Saturday, 15 November 2025

Thailand Board Game Show 2025: Quick Takes Part 2

These are some more games I saw at the Thailand Board Game Show 2025. 

Barbaric is a Thai design, a tactical battle game. 

It has a ton of pretty miniatures.


Those at the centre are the monsters. Those near the edges are playable characters. You goal is to go to the centre to take a treasure and then bring it out to the edge. You don't necessarily have to defeat the monsters. You don't even need to be first to grab the treasure. If someone takes it and then drops it due to being smacked by a monster. You can conveniently swoop in to pick it up and bring it to the edge yourself to win. 


You get to choose a combination of character and mount. Every character and every mount is different. 

This is another character / mount combination.

This is a player board, with character info on the left, and mount on the right

This is actually made of two pieces. This allows you to make different combinations.

The character board of the boss monster

Many Thai games have impressive production quality. This is certainly international standard. One thing I learned this trip is that like Malaysia, Kickstarter does not support Thailand either. We are both blacklisted.

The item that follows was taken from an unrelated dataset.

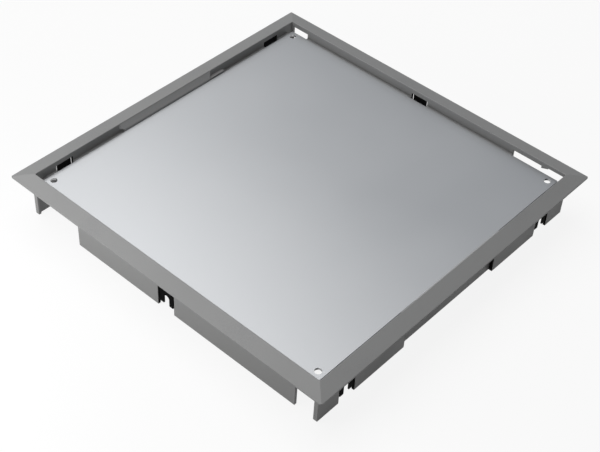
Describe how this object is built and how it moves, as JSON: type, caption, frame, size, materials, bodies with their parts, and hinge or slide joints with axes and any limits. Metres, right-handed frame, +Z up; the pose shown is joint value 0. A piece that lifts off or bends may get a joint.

For Thai designers to go Kickstarter, they need to partner with someone from another country. Probably most often Singapore. 


This is a game about pottery, and it is still at the prototype stage. This is designed by one of my assistants from last year, Tree (Surakit Joradol). He designed this for the pottery school where he works. This cover certainly caught my attention. 


This is a worker placement and resource collection game. When you compete for turn order, the earlier you want to go, the more you will have to pay to buy stuff. 


This part is contract fulfilment. There are different types of pottery you can make. When you complete certain sets, you will score bonus points. 

Viking See-Saw is a dexterity game from Reiner Knizia. 


Everyone starts with the same number of pieces. These are goods you need to load onto the ship. The ship starts with some wooden blocks. On your turn, you must place one of your pieces onto the higher half of the ship. 


If you manage to place your piece without causing the ship to tilt the other way, you're safe. If the ship tilts, you will be penalised. You must take one wooden piece from the ship. If goods fall off when you attempt to add a piece, you have to take them all, in addition to taking one wooden piece. 


The game ends when all the wooden blocks on the ship have been taken. The player with the fewest pieces remaining wins. Those wooden blocks count too. At first I thought that blue hair band was one of the pieces to be placed too. It was just to stop the ball from rolling all over the place. 

Little Dot Garden has the kind of cover which is love at first sight. 


You have your own player board and you will plant flowers on it. You claim tiles from the centre of the table to place on your player board. These tiles have flowers in four different types. At the end of the game, for each flower type you check which connected region on your board is the largest. You will score each of these largest regions. The value of each flower type increases throughout the game depending on player actions. So this is a market value manipulation game. You collect flowers and increase their values at the same time. You want to collect the most valuable flowers. You also want to increase the value of the flower type you have the most of.


These lovely ladybirds are the currency in the game. When you place a tile, if you need to cover an object, you must pay a ladybird. After I listened to the rules explanation, the game did not excite me as much. It was Jon who was accompanying me who found it intriguing. I told him - buy buy buy! Too bad the game wasn't available yet. It was still in pre-order stage. 

Tanbo is a brain-burning abstract game from Japan. It is an award winner. 


This is a 2-player game. You have your own set of components. During setup you create five rice fields divided by the dikes. Each field starts with two snakes. You have one farmer pawn. On your turn, you pick up all the pieces in the field where the farmer is and then redistribute them one by one in clockwise order from the next field onwards. In other words, congkak / mancala style. Once this is done, you examine the field where the farmer is now located, and perform actions according to the number of snakes and rice. 

This reference sheet lists all possible situations at a field and what you must do.


The game was a little hard to grasp initially. I think it was due to the way it was taught to us. Before being explained the five different scenarios, I had to start playing. The goal of the game is to harvest rice of a total value of 25. The rice pieces have values ranging from 3 to 5. Whenever you get to grow rice in your play area, you draw pieces randomly from a bag.


In this game snakes are not pests. They help with the rice growing. When you have more snakes than rice, you get to add rice pieces until they equal the number of snakes. When you have more rice than snakes, you get to harvest the difference. There are several other possible situations and required actions. You must plan your moves to maximise the opportunities for harvesting rice. 


This is a perfect information abstract game, and both players start with the exact same setup. There is no randomness other than the value of rice you draw from the bag. This is mostly a solo game, since you don't interact with your opponent.